Not a commercial offer i'm afraid but sure the vest would apprecaite it and for sure we promise you a beer or two.

John


----------



## Song_Si (Jun 11, 2010)

Hi John - I have sent you a private message which I hope will assist with this very worthy venture.


----------



## jb44 (May 21, 2010)

123libuse said:


> Hello,
> 
> I am bringing a group of UK vets to Thailand for a memorial visit. I want to make sure all is ok for them and make it a great visit for them. Especially as sadly it will be the last time,,as most are age over 90. I am hoping to find someone who can help with advice and to confirm if a for example a hotels is as good as it looks in the fotos. Really I am looking for a little spy. Ideally someone who lives close to Kancahanabaru and or Bangkok.
> 
> ...


I visit Kanchanburi frequently, the guest house Noble Knight (on the web) would probably suit, low level nice outside lounge,just off the main street. A popular place. 

There is no way they would get around Hellfire Pass,(about 50 minutes from Kanchanaburi) away at that age,but you could drive to the road that dissects it,for the view,about a mile further up the road. 
The museum by the bridge is pretty useless,the one by the graveyard on the main road is good,one at Hellfire Pass too There are 2 graveyards there in Kanchanburi,the one mentioned is not the original one,the one a couple of miles away is an original ,(they died and were buried there.

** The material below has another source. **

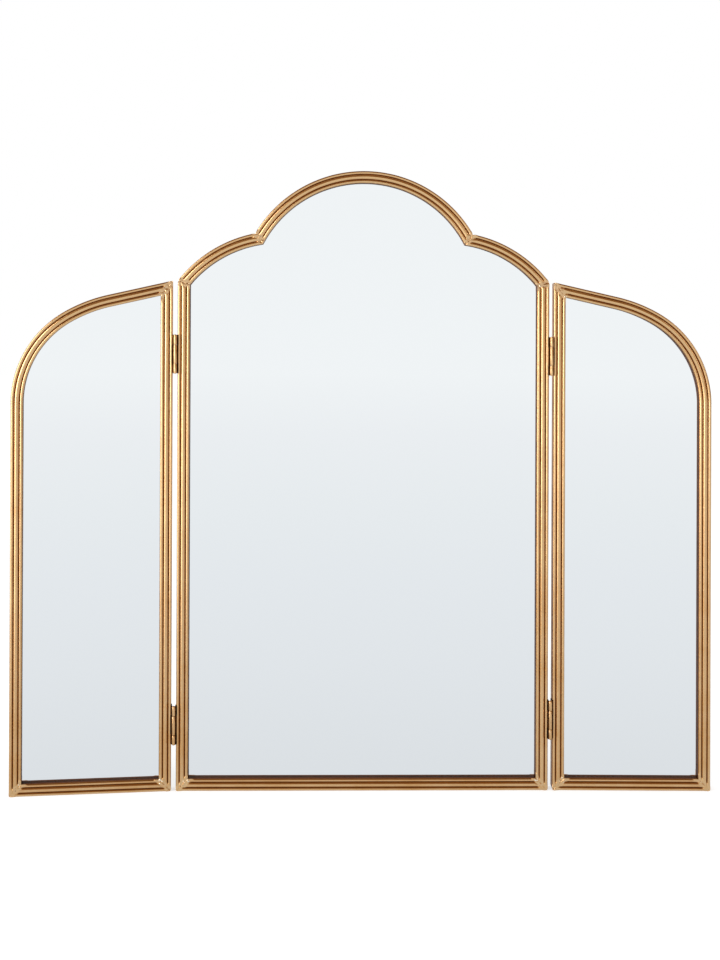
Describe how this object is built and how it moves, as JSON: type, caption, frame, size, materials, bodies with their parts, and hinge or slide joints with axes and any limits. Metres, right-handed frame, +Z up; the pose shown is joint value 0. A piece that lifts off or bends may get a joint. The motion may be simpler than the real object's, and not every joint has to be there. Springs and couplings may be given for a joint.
{
  "type": "trifold table mirror",
  "caption": "Free-standing dressing table mirror: an arched centre pane and two hinged side wings in slim reeded metal frames.",
  "frame": {"origin": "on the supporting surface, under the middle of the centre panel, halfway through its thickness", "axes": "+X to the viewer's right along the centre panel, +Y away from the viewer, +Z up"},
  "size_m": [0.7009, 0.035, 0.6214],
  "materials": {
    "gold_moulding": "satin",
    "gold_hinge": "satin",
    "hinge_pin": "satin",
    "mirror_glass": "polished",
    "backing_board": "matte",
    "tab_strip": "satin"
  },
  "bodies": {
    "centre_panel": {"centre_bottom_rail": "gold_moulding", "centre_left_stile": "gold_moulding", "centre_right_stile": "gold_moulding", "centre_left_shoulder": "gold_moulding", "centre_right_shoulder": "gold_moulding", "centre_arch": "gold_moulding", "centre_mirror_glass": "mirror_glass", "centre_backing_board": "backing_board", "centre_retaining_tabs": "tab_strip", "left_upper_hinge_frame_leaf": "gold_hinge", "left_upper_hinge_pin": "hinge_pin", "left_lower_hinge_frame_leaf": "gold_hinge", "left_lower_hinge_pin": "hinge_pin", "right_upper_hinge_frame_leaf": "gold_hinge", "right_upper_hinge_pin": "hinge_pin", "right_lower_hinge_frame_leaf": "gold_hinge", "right_lower_hinge_pin": "hinge_pin"},
    "left_wing": {"left_wing_bottom_rail": "gold_moulding", "left_wing_hinge_stile": "gold_moulding", "left_wing_outer_rail": "gold_moulding", "left_wing_mirror_glass": "mirror_glass", "left_wing_backing_board": "backing_board", "left_wing_retaining_tabs": "tab_strip", "left_upper_hinge_wing_leaf": "gold_hinge", "left_lower_hinge_wing_leaf": "gold_hinge"},
    "right_wing": {"right_wing_bottom_rail": "gold_moulding", "right_wing_hinge_stile": "gold_moulding", "right_wing_outer_rail": "gold_moulding", "right_wing_mirror_glass": "mirror_glass", "right_wing_backing_board": "backing_board", "right_wing_retaining_tabs": "tab_strip", "right_upper_hinge_wing_leaf": "gold_hinge", "right_lower_hinge_wing_leaf": "gold_hinge"}
  },
  "joints": [
    {"name": "left_wing_hinge", "type": "hinge", "parent": "centre_panel", "child": "left_wing", "pos_m": [-0.1887, -0.0092, 0.25], "axis": [0, 0, 1], "range_deg": [-17, 173]},
    {"name": "right_wing_hinge", "type": "hinge", "parent": "centre_panel", "child": "right_wing", "pos_m": [0.1887, -0.0092, 0.25], "axis": [0, 0, -1], "range_deg": [-11.5, 178.5]}
  ]
}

You could take them on the twice a day ride on The Death Railway,forget the name Nam Tok or something from Kanchanaburi,about 100 Baht each


----------



## Mweiga (Sep 24, 2010)

*Yoko River Kwai Resort*



123libuse said:


> Hello,
> 
> I am bringing a group of UK vets to Thailand for a memorial visit. I want to make sure all is ok for them and make it a great visit for them. Especially as sadly it will be the last time,,as most are age over 90. I am hoping to find someone who can help with advice and to confirm if a for example a hotels is as good as it looks in the fotos. Really I am looking for a little spy. Ideally someone who lives close to Kancahanabaru and or Bangkok.
> 
> ...


I visit Kanchanaburi area frequently and usually stay at the Yoko River Kwai Resort where by coincidence I am at the moment for the long weekend holiday (Queen's birthday and Mother's day). 

It is well located at Sai Yok , right on the banks of the River Kwai Noi , and just 5 kms off the main road out of Kanchanaburi towards Hellfire Pass and onward to the Three Pagodas Pass turnoff , etc. The Sai Yok turnoff from the main road is about 40 kms from Hellfire Pass. Nam Tok , which is the final stop on the old POW line still in operation , is about 15 kms form the Sai Yok turnoff. The Wang Po wooden viaduct on the railway line is one km away from the resort and can be easily visited. 

This is a comfortable and well run resort 500 metres from the railway line with a strong local flavour and delightful garden - the only drawback might be some dozen odd steps to climb to get to the rooms which are of wooden construction with large balconies overlooking the Kwai Noi river. All rooms have large bathrooms and aircon.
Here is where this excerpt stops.